Sue Martin is Emeritus Professor in English and former Associate Pro Vice-Chancellor (Research) for the College of Arts, Social Sciences & Commerce (2015-2019). Her background is in Literary Studies and she is a specialist in 19th-Century Australian fiction. She has worked on reading culture, women’s writing, gender studies and theory, spatial theory, garden history/culture, 19th-Century Victorian English fiction and the teaching of Australian literature. She is a member of the MLA, former member of DASSH, an ERA REC (Research Excellence Committee) 2018 member, and a Past President of ASAL (the Association for the Study of Australian Literature). Sue is also a member of her local Landcare group and the CFA.

Jacqueline Millner

Jacqueline Millner is Associate Professor of Visual Arts at La Trobe University. She has published widely on contemporary Australian and international art in key anthologies, journals and catalogues of national and international galleries and museums. Her books include Conceptual Beauty: Perspectives on Australian Contemporary Art (Artspace, 2010), Australian Artists in the Contemporary Museum (Ashgate, with Jennifer Barrett, 2014), Fashionable Art (Bloomsbury, with Adam Geczy, 2015), Feminist Perspectives on Art: Contemporary Outtakes, (Routledge, co-edited with Catriona Moore, 2018), Contemporary Art and Feminism (Routledge, 2021 with Catriona Moore) and Care Ethics and Art (Routledge, 2021, co-edited with Gretchen Coombs). She has curated major multi-venue exhibitions and received prestigious research grants from the Australian Research Council, Australia Council, and Arts NSW. She is currently leading the research project Care: Feminism, Art, Ethics in the age of neoliberalism (2019-2022). Central to her research is theorising the link between art and social change and analysing how art and visual culture can offer ethical perspectives on critical issues including climate emergency and inequality.
Website: contemporaryartandfeminism.com   

Website: careprojectnetwork.com

Linden Ashcroft

Linden Ashcroft grew up in country Victoria on the lands of the Yorta Yorta people and is a lecturer in climate science and science communication at The University of Melbourne. She is also a historical climatologist, and uses pre-1900 documents and weather observations to explore the climate of Australia’s past to help us better prepare for the future. Linden’s career has spanned the academic, non for profit and government sectors, including a stint at the Bureau of Meteorology. She is a regular on community radio, gives frequent public talks, and was featured in the 2019 Best Australian Science Writing Anthology. Linden was a 2019–2020 Science and Technology Australia Superstar of STEM, received the 2020 Australian and Meteorological Society Science Outreach award, and was selected as a Victorian Tall Poppy by the Australian Institute of Policy and Science in 2021 for her excellence in scientific research and outreach.

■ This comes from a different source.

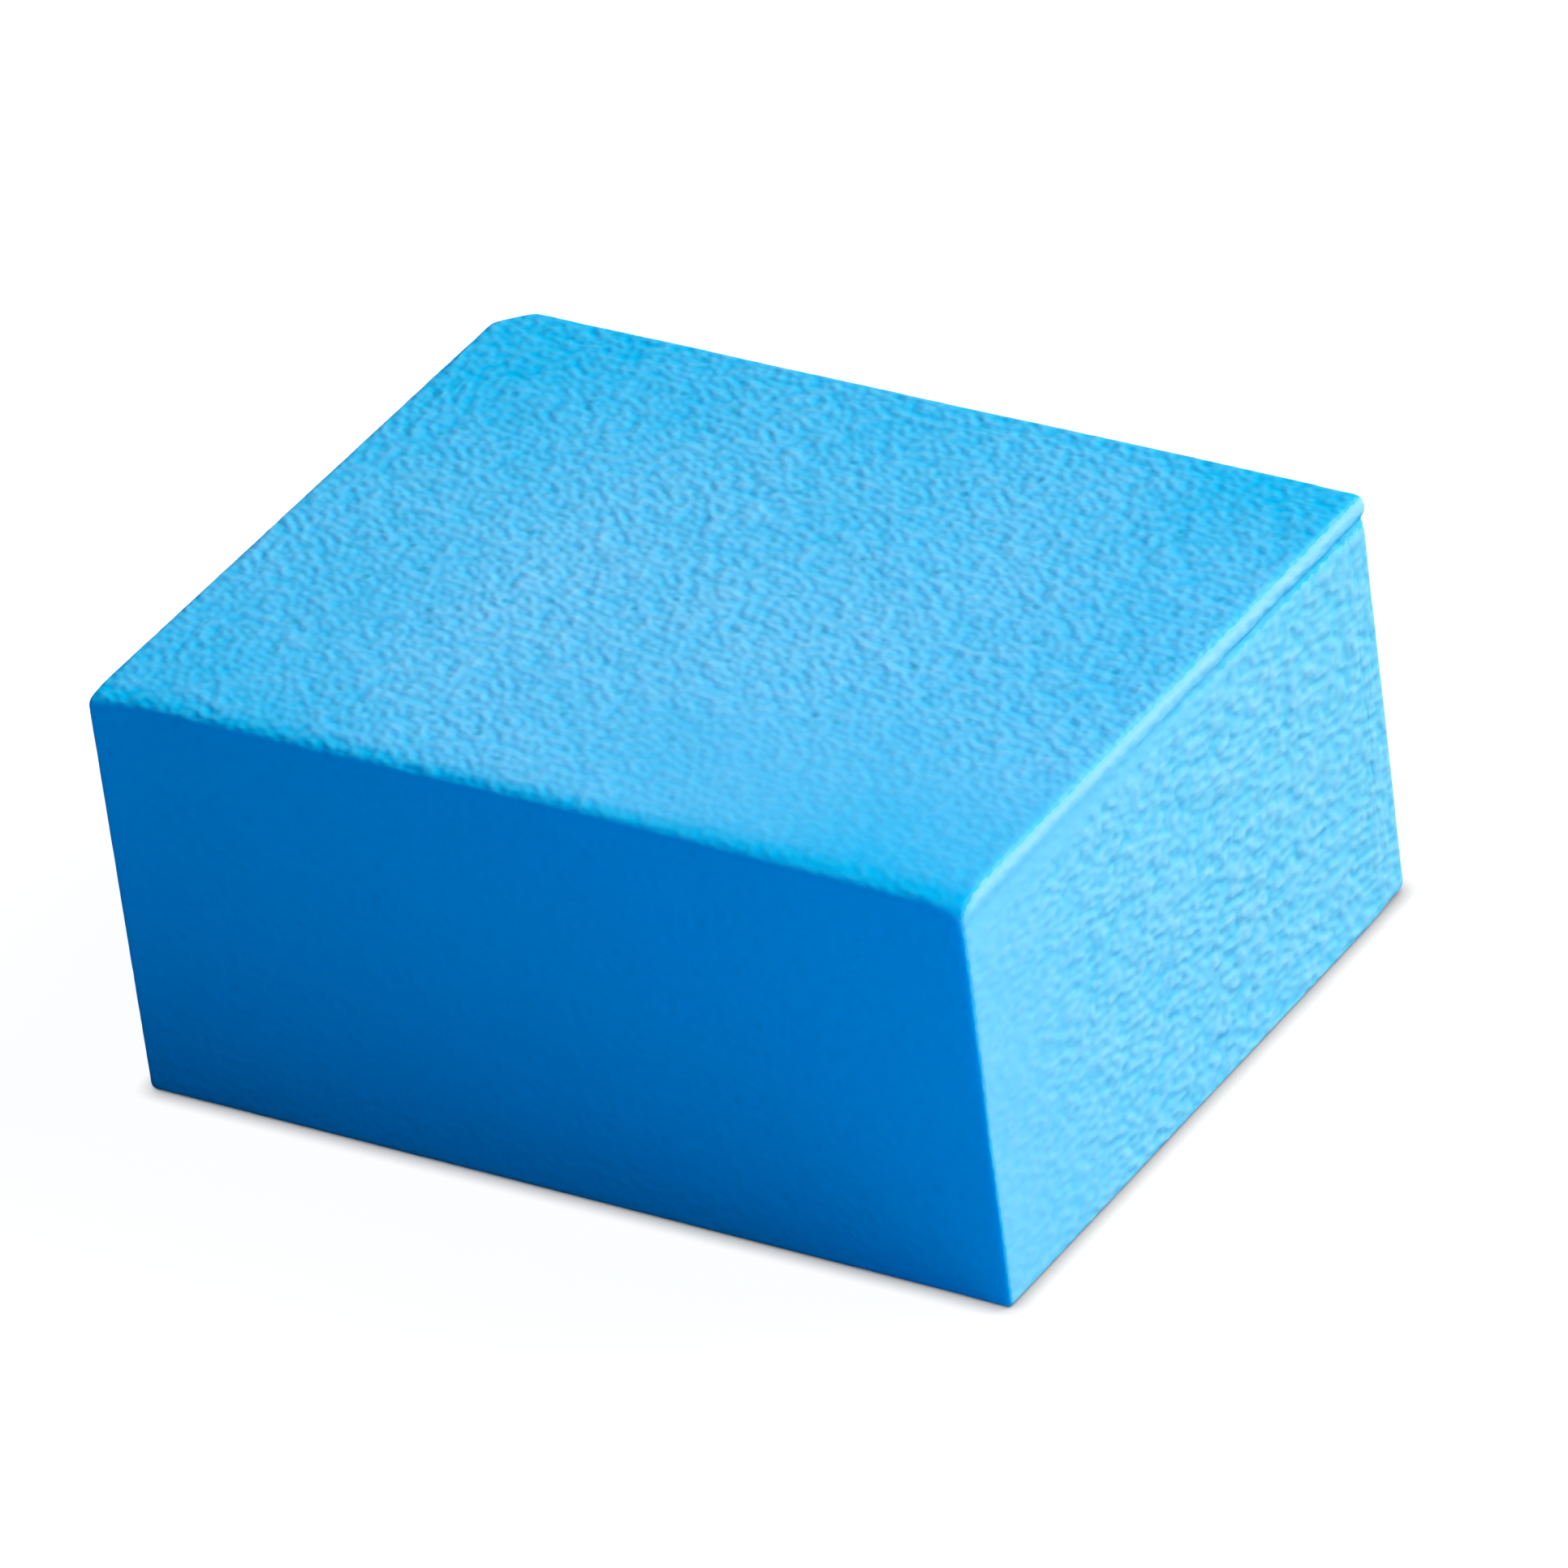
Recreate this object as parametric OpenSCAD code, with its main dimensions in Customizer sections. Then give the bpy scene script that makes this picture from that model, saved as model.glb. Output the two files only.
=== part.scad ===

You can learn more about Linden’s work at lindenashcroft.com and follow her on Twitter or Instagram at @lindenashcroft.

Thomas H. Ford

Thomas H. Ford did his graduate study at the University of Chicago and then worked at a number of Australian universities before joining La Trobe in 2019. He has published over 30 peer-reviewed journal articles and book chapters on Romanticism, poetics, Australian literature and the environmental humanities, amongst other topics and fields. His books include “How to Read a Poem: Seven Steps” (Routledge, 2021); “Wordsworth and the Poetics of Air” (Cambridge, 2018), which won the British Association for Romantic Studies first book prize; and, a volume co-edited with Tom Bristow, “A Cultural History of Climate Change” (Routledge, 2016). He is currently working on two book projects: “On the Natural History of Poetry,” and, with Justin Clemens, “Barron Field: The Poetics of Terra Nullius”. He tweets at https://twitter.com/NotThatTomFord.

Karen Twigg

Karen Twigg is an environmental historian with strong interests in oral history, gender and rural settlement. Her passion for exploring people’s interactions with a changing rural landscape has been inspired by her own upbringing in regional Victoria on Dja Dja Wurrung country. Her work seeks to better understand the dynamic web of relationships that humans share with non-human kin – soil, climate, plants, animals. Karen’s doctoral thesis, which was conferred in 2020, won the Nancy Millis Award (La Trobe University). In 2020, she also won the Jill Roe Prize (Australian History Association) and Mike Smith Prize (National Museum of Australia and the Australian Academy of Science) for two separate articles. Prior to entering academia, Karen worked for two decades as a public historian and has published on a diverse range of topics as well as collaborated with practitioners across the history spectrum, including archivists, librarians, Indigenous groups, local history volunteers, and heritage officers. She is currently the Project Officer for the Parched project.

Rochelle Schoff

Rochelle is a recent addition to the Parched team as a graduate researcher completing her PhD at La Trobe University. She grew up in Wiradjuri Country on a farm north of the Murray River and her enthusiasm for her home region has inspired her research into rural environmental histories. As a part of the Parched team, she is currently researching how border communities along the Murray River experienced and responded to the WWII drought and south-eastern Australian Dust Bowl. Rochelle completed her Bachelor of Arts (Honours) at the Australian Catholic University in 2021, studying how regional identity in the Riverina has been shaped through interwar political movements and cultural celebrations.